STOP CLICKING THAT LINK!
You know the link I’m talking about. The link in your Facebook inbox, the tagged photo meme, your Twitter DM’s, etcetera, etcetera…
Here are some examples of what I am referring to and these are cut and paste DIRECTLY from my Twitter and Facebook inboxes (No worries, I have broken the links so that they don’t infect you):
No, you’re booty doesn’t look good in that video. No, your friend did NOT find your pictures from high school. And if they did, they wouldn’t just DM you a creepy link. These are what is known as PHISHING scams. No, not ploys to get you to listen to old Phish albums. Phishing scams are defined as (via Wikipedia):
In the field of computer security, phishing is the criminally fraudulent process of attempting to acquire sensitive information such as usernames, passwords and credit card details by masquerading as a trustworthy entity in an electronic communication. Communications purporting to be from popular social web sites, auction sites, online payment processors or IT administrators are commonly used to lure the unsuspecting public. Phishing is typically carried out by e-mail or instant messaging, and it often directs users to enter details at a fake website whose look and feel are almost identical to the legitimate one.

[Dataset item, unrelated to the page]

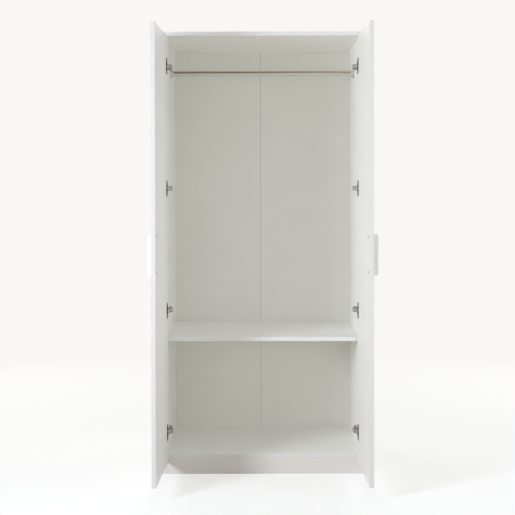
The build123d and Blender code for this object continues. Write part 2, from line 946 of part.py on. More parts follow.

Essentially, when you click that link that you SHOULD NOT CLICK, a tiny virus gets into your computer system and spreads that virus to all of your contacts (or sends a similar link out to people in your network hoping THEY, too, will click the link). And so on and so forth. That virus can steal ALL of your vital information, logins, usernames, passwords, and even credit card and personal information (like addresses, etc.)
Also, if you get an email or a direct message that asks you to change you password, put in your information, or update something, DON’T DO IT through that link. Some links sent to us look VERY real using real graphics, correct information, etc.
The FIRST thing you should do is manually access the website in question – meaning, click out of whatever window you are in, shut down your browser all the way, open up a new browser window, then type in the web address manually. Once you have accessed the site in question, if you REALLY do need to change something, it should say it when you login legitimately.
Also, the FTC has a great site on ways to protect yourself from confusing phishing scams.
So, EVEN IF you trust the person who has sent you the link, double check with them to make sure it is legit. I question my friends all the time just to be sure.
But seriously, stop clicking that link that says, “ROFL, is this you?! [insert spammy link here].” OF COURSE IT IS NOT YOU. Seriously, people? Who is clicking these links.
So, for the sake of all of us. Stop clicking that phishing link. You know the one I’m talking about.
Question: What examples have YOU seen of “good” phishing scams? And by “good,” I mean, they seem legitimate, but end up getting you. Why do YOU think people are clicking the links? What’s your opinion?